北米トヨタがラインアップするパッセンジャーカーの中では、最大級のボディサイズを誇る3列シートミニバン。3代目となるこの現行シエナがデビューしたのは2010年。プラットフォーム自体は2代目からの継承だが、ボディサイズが大型化され6速ATが採用されるなど、デザイン、機能ともに格段に進化した。
日本では大小さまざまな車種を揃えるミニバン大国のトヨタだが、北米で販売するのはこの「シエナ」のみ。日本で販売されるミニバンと比べると、狭い道幅や「5ナンバー」などの規制に捕われないおおらかな設計が特徴。とくに5.1m×2mに迫る全長×全幅は、日本でのフラッグシップたるアルファード/ヴェルファイアを優に超えている。
一方で全高は1.8mに抑えられており、全高より全幅の大きな安定感のあるボディフォルムをキープ。限られた中で最大の車内空間を得ようと汲々とする日本のミニバンとは、ひと味違う思想で設計されている。
もちろん車内空間は広々としたもので、室内高こそ日本の箱型ミニバンには劣るものの、室内長・室内幅は圧巻のゆとりを誇る。また脱着可能な2列目シートなど、ユーティリティも優秀。多人数乗車に特化した日本のミニバンとは違い、いざと言う時にはバンやワゴンに匹敵する積載性も発揮してくれる。
グレード展開はベースグレードの他、「LE」、「SE」、「XLE」、「リミテッド」の全5種類で、最上級グレードにはムーンルーフやレザーシート、10基のスピーカーからなるJBLのオーディオシステムなども装備される。
搭載エンジンはパワフルな3.5リッターV6が主流だが、下位グレードには2.7リッター直4もラインアップ。直4とはいえ「4ランナー」などSUVの心臓も担うパワーユニットだけに、こちらもミニバン用としては十分なパフォーマンスを秘めている。

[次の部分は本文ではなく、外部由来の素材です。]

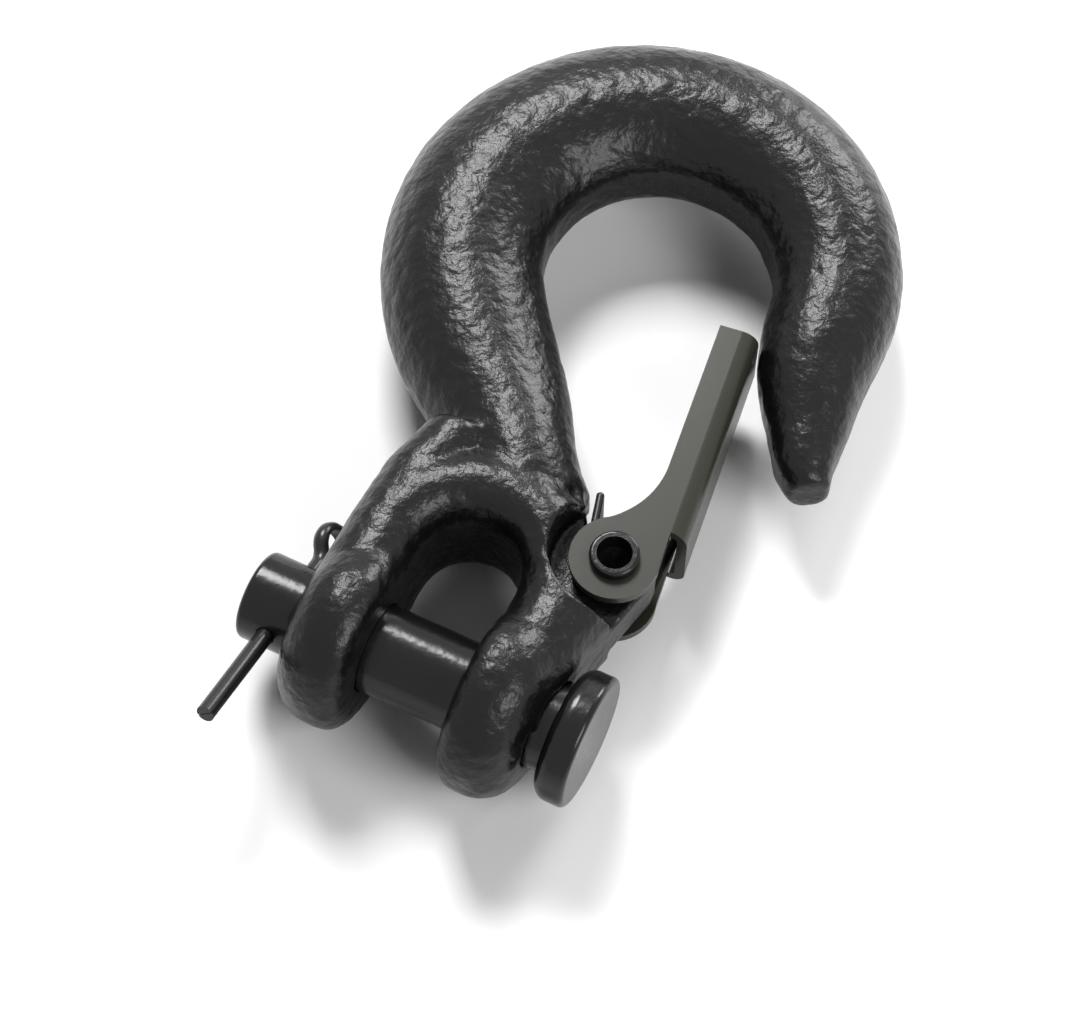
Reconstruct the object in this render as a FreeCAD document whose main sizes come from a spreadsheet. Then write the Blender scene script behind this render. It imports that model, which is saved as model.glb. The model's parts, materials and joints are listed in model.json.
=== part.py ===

駆動システムはFFと4WDの用意があるが、4WDは3.5リッターのみの設定となっている。
デビューからまだ間もないために、2012年モデルにおいても変更はない。
初めて見るシエナの実物。これまでいろいろな情報自体は得ていたものの、現車を見るといくつか納得するところがある。シエナは業界的に今、もっとも引き合いのある逆輸入車の1台である。その理由が、実車を見ることで分かった気がしたのだ。
このクルマ、目指すところは国産ミニバンユーザーおよびユーザー予備軍に対するアピールである。
タンドラやセコイアがアメ車オーナーおよびトラックユーザーおよび高級SUVオーナーに対するアピールであるのに対し、シエナは対国産ミニバン一本である。もちろんダッジバンユーザーなどが興味を持つ可能性は否定できないが、ショップが実際にアピールすべきは対国産オーナーである。そういう観点でみると非常に分かりやすいクルマだった。
ボディ全体の印象は、「結構小さいなあ」というもの。シエナは絶対的なボディ数値は大きいのだが、非常に小さく見える。
一方で室内に乗り込むと非常に広大なスペースを有するミニバン風情。シートは大柄でハーフレーザーとグレーステッチなどはカジュアルなミニバンとして非常にシャレていると思う。
目前に広がるインパネもシート同様非常に洗練されたもの。トラック等の無骨かつ質素なアメ車的ノリはまったくなく、機能的にも優れており、また質感的にも十分競争力あるものだ。
ライバルとして考えられる存在は、国産でいえばアルファード、エスティマ、エルグランドあたりになるだろうが、正直彼らの最新の現状を筆者は知らない。なのであまり無責任なことは言えないのだが、ライバルたちに対する競争力は確実にあるし、また街中を走る実数も明らかにシエナの方が少ないわけで希少性も高く、人と違うミニバンを求めるならシエナは格好の1台ではないだろうか? 耐久性やクオリティは国産トヨタとなんら変わるところはないし、値段だってアルファードの最上級買うならシエナが余裕で買えてしまうだろうし。
パッと見エスティマ? とも見えなくはないが、よく見るとトヨタの左ハンドル車。しかもボディデカくて存在感があり、室内空間のアレンジ度は国産よりも数段高い。各部の造りにアメリカ的なところが見えるのはご愛嬌だが、メカニカル的なクオリティはザ・トヨタ。国産買ってカスタムして個性出すのもよろしいが、だったらシエナ買えば、それだけである意味オンリーワン!
実際に触れてみると、興味ある人が多いのもうなずけるし、売れるのも良くわかった。